A tennis court inside Grand Central Terminal? The New York icon beloved by movie buffs and tourists
- Completed in 1913, more than 750,000 people pass through the Grand Central Terminal daily – and roughly 10,000 of those visit simply for lunch
Next time you’re making tracks to New York’s Grand Central Station, pack a tennis racquet.
Just off the cavernous concourse familiar from so many movies stands an unremarkable bank of lifts. Ascend to the fourth floor, navigate a nondescript corridor and call for new balls, please, on the full-sized indoor court, whose arched windows look onto Manhattan’s 42nd Street. That’s after you’ve forked out the US$365 an hour (peak period) fee charged by the Vanderbilt Tennis Club.
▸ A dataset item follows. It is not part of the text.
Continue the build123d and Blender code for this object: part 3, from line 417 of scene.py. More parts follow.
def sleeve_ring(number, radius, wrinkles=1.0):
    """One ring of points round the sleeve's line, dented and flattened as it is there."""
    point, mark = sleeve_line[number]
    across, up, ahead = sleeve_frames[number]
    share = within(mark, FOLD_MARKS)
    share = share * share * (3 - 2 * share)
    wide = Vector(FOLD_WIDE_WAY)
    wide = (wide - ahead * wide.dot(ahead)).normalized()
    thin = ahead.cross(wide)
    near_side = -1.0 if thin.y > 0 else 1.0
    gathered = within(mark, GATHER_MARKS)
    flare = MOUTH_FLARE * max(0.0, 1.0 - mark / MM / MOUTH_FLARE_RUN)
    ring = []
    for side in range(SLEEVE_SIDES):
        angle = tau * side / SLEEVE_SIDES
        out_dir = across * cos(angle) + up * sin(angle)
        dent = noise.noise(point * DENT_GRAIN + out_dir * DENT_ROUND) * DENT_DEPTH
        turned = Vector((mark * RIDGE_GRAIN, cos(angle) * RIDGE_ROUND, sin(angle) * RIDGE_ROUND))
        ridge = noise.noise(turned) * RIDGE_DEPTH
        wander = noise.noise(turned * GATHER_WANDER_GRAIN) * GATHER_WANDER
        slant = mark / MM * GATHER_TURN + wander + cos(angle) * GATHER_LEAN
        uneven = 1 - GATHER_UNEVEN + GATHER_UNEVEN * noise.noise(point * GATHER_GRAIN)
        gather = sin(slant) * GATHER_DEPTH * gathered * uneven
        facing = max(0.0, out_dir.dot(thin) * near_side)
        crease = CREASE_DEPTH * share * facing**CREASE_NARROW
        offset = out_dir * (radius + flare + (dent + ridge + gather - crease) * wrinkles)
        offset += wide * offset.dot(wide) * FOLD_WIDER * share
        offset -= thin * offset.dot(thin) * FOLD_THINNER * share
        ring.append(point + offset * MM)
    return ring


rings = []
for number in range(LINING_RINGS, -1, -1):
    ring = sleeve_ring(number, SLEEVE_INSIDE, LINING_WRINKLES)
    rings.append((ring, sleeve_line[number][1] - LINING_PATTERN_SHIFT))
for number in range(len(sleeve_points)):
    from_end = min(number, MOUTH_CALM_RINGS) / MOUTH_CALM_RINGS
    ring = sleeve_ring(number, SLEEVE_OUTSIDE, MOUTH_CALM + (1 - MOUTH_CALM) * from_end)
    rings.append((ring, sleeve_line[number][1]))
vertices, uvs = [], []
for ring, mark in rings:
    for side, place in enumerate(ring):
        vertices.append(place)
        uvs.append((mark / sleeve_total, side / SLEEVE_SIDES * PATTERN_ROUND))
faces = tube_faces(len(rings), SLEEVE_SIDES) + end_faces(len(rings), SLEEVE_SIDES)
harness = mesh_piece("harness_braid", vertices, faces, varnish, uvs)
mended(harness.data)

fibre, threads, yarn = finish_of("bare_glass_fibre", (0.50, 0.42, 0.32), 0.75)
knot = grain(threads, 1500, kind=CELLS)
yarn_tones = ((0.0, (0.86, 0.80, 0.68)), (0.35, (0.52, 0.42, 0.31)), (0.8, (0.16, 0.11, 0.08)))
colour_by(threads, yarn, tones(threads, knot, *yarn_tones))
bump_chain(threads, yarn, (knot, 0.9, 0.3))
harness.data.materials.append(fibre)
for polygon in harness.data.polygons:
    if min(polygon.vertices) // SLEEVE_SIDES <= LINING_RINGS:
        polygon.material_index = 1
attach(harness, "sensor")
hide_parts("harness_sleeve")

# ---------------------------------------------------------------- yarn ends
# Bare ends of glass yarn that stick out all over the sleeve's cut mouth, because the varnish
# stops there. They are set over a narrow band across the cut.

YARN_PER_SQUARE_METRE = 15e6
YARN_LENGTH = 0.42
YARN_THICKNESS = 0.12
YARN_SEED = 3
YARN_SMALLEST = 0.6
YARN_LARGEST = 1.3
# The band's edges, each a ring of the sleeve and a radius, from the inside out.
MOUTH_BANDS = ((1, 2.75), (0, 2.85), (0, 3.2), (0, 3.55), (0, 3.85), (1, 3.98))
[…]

The extant Grand Central building has been myriad things to numberless millions since its completion in 1913. Today, more than 750,000 people pass through it daily – and roughly 10,000 of those visit simply for lunch.
In the 1970s and 80s, many of its regulars weren’t there for either transport or nutrition – prostitutes and vagrants stalked the formerly hallowed halls of a Beaux-Arts landmark whose grubby decline reflected that of New York itself.
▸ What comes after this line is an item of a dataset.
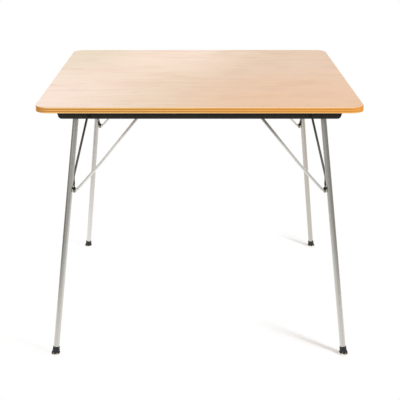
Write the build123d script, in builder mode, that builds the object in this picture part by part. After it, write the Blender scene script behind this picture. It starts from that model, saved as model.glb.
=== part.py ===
from build123d import *
from math import hypot
import os

# Folding card table: a square plywood top on four splayed tube legs that fold flat under it.
# Millimetres. The origin is on the floor under the table's centre, +X along the rails,
# +Y to the rear and +Z up. Each leg is drawn once, at the front right corner, then mirrored.

# Top panel
top_width = 864.0
top_depth = 864.0
top_thickness = 16.0
table_height = 724.0
top_corner_radius = 38.0
top_upper_arris = 1.5
top_lower_arris = 1.0

# Rails under the front and rear edges
rail_edge_setback = 32.0
rail_end_setback = 54.0
rail_height = 22.6
rail_end_rake = 6.0
rail_thickness = 16.0
rail_corner_radius = 10.0
rail_arris = 1.0

# Screws that hold the rails up against the top, in sunk holes from below
rail_screw_pitch = 210.0
rail_screw_count = 3
rail_screw_sink = 6.0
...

Renovated in the 1990s, Grand Central still doesn’t have public-area seating, not wanting to encourage those with nowhere else to go. That’s despite remaining the world’s largest station in terms of tracks – 67, on two levels.
And yet, this fixture on the National Register of Historic Places isn’t a station at all, and is properly called Grand Central Terminal, because train services terminate (and begin) here, rather than roll through.